By Josette Keelor
QUICKSBURG -- Identical twins Whitney and Brittany Bowman already had a lot in common before both were elected state officers of the Virginia Future Farmers of America Association.
The 19-year-old Mount Jackson residents joined the North Fork Middle School FFA in 2006 after their father suggested they find a club to join. The FFA was handing out gold chapter T-shirts, so it won them over.
Helping their decision were their father, grandfather and uncle, who all had been FFA state officers.
Elected secretary effective June 26, Brittany Bowman replaces her sister, who recently completed a year as secretary. As far as they know it's the first time siblings have served Virginia in consecutive years, even more notable since they are twins, both chosen for the office of secretary.

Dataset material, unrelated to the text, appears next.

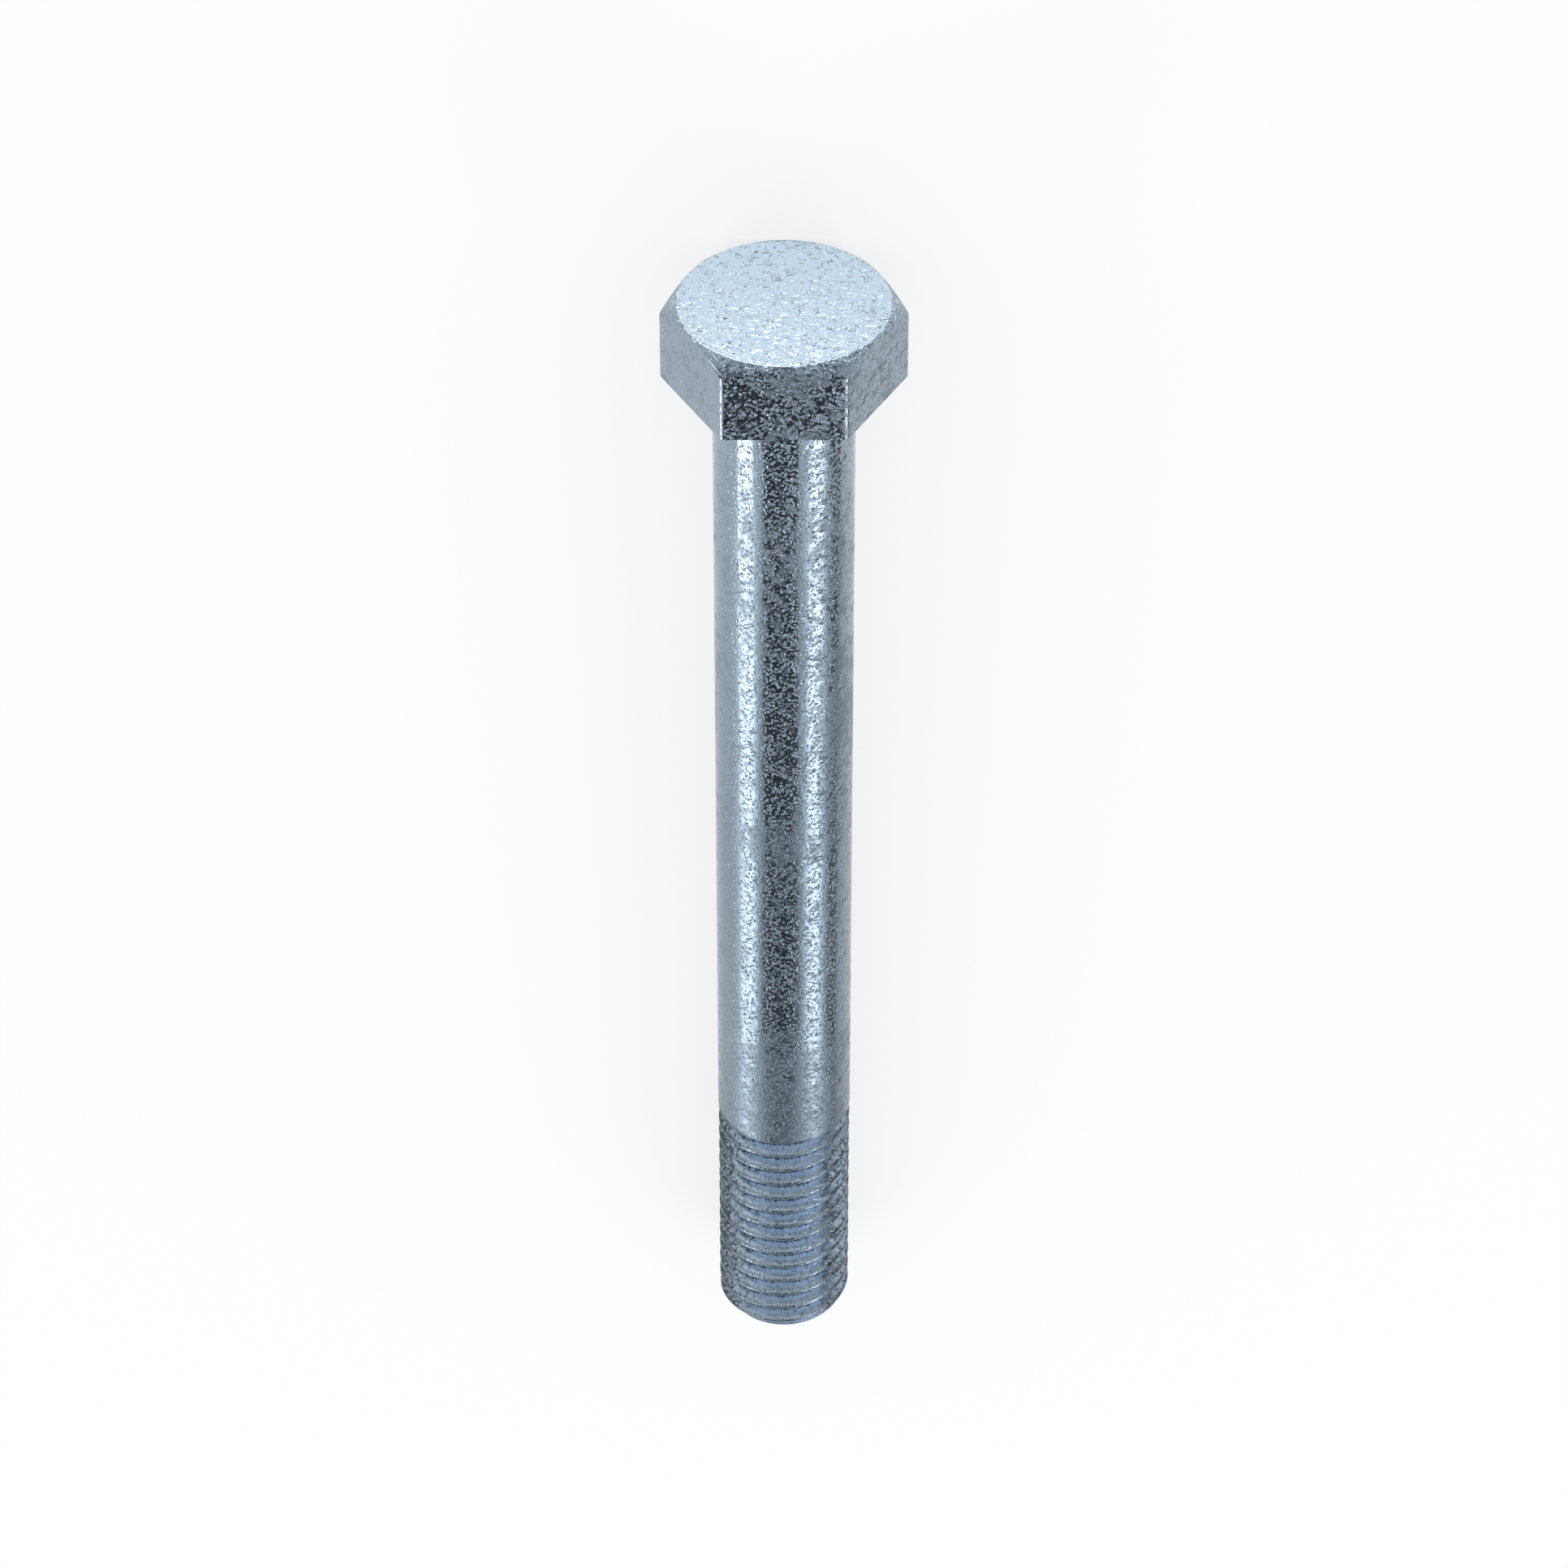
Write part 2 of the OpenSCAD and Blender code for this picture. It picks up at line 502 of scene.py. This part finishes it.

Also representing Shenandoah County, recent Central High School graduate Garrett Coffey, 17, has been elected to the office of sentinel. From Sherando High School in Stephens City, Daniel Black was elected treasurer.
Including newly elected President Zach Jacobs of Buffalo Gap in Augusta County, four of the state's seven officers are from the Shenandoah Valley, a feat Stonewall Jackson High School agriculture teacher Jay Jarrett said isn't that surprising.
"Most state officers come from the Shenandoah Valley," he said. "This is really the life of FFA in the state."
What's less common is officers coming from Stonewall Jackson, the smallest of Shenandoah County's three high schools with only about 540 students, nearly half of whom are in agriculture classes.
Since the school opened in 1959, there have been seven state officers, he said. One of those was the twins' father, Joseph Bowman, who was state president the same year that Black's mother Kim (Lineburg) Black, a James Wood High School graduate, was selected to the state office, in 1983-84.
Garrett also comes from a long FFA legacy. Both parents, some grandparents and other relatives of his were members, and his 13-year-old brother Jacob also recently joined.
As state sentinel, he said he will "help spread the word about FFA and agriculture."
"It's kind of been a goal that I've had for awhile," he said.
He plans to wait a year before starting college to make time for the demands of the volunteer position, which Whitney Bowman said took up a lot of her freshman year at Virginia Tech.
About three days a week she volunteered at chapter events in and around Blacksburg and also traveled around Virginia visiting other chapters.
Last January while in South Africa for nearly two weeks, she picked carrots and visited local communities, a produce market, a citrus farm and cattle, dairy and sheep farms.
If elected to the national office this October following an interview process, she said she plans to defer school for a year.
"They say you travel about 100,000 miles and visit about 30 to 40 states during the year," she said. "They say you're home three days a month if you're a national officer."
Jarrett said that's a pretty big "if." Only six out of 50 national candidates will be chosen to the office.
If Whitney Bowman doesn't make it this year, she can try again next year, but Jarrett said the determination she has shown in area, state and national conventions gives her an edge.
"One thing that makes these two different from the average FFA member is that they participated in a lot of national career development events," he said. "That's the new term for contest."
"They had a lot of success statewide," he said.
Nationally, FFA has nearly 580,000 members and is one of the largest student-run organizations in the country.
"It's a real challenge to be elected to a state office," Jarrett said. Only one chapter member can serve at a time, so they knew only one twin could make it -- assuming either one made it.
"You never can count on it," he said. "A lot of people think it's neat that the two of them have the same office."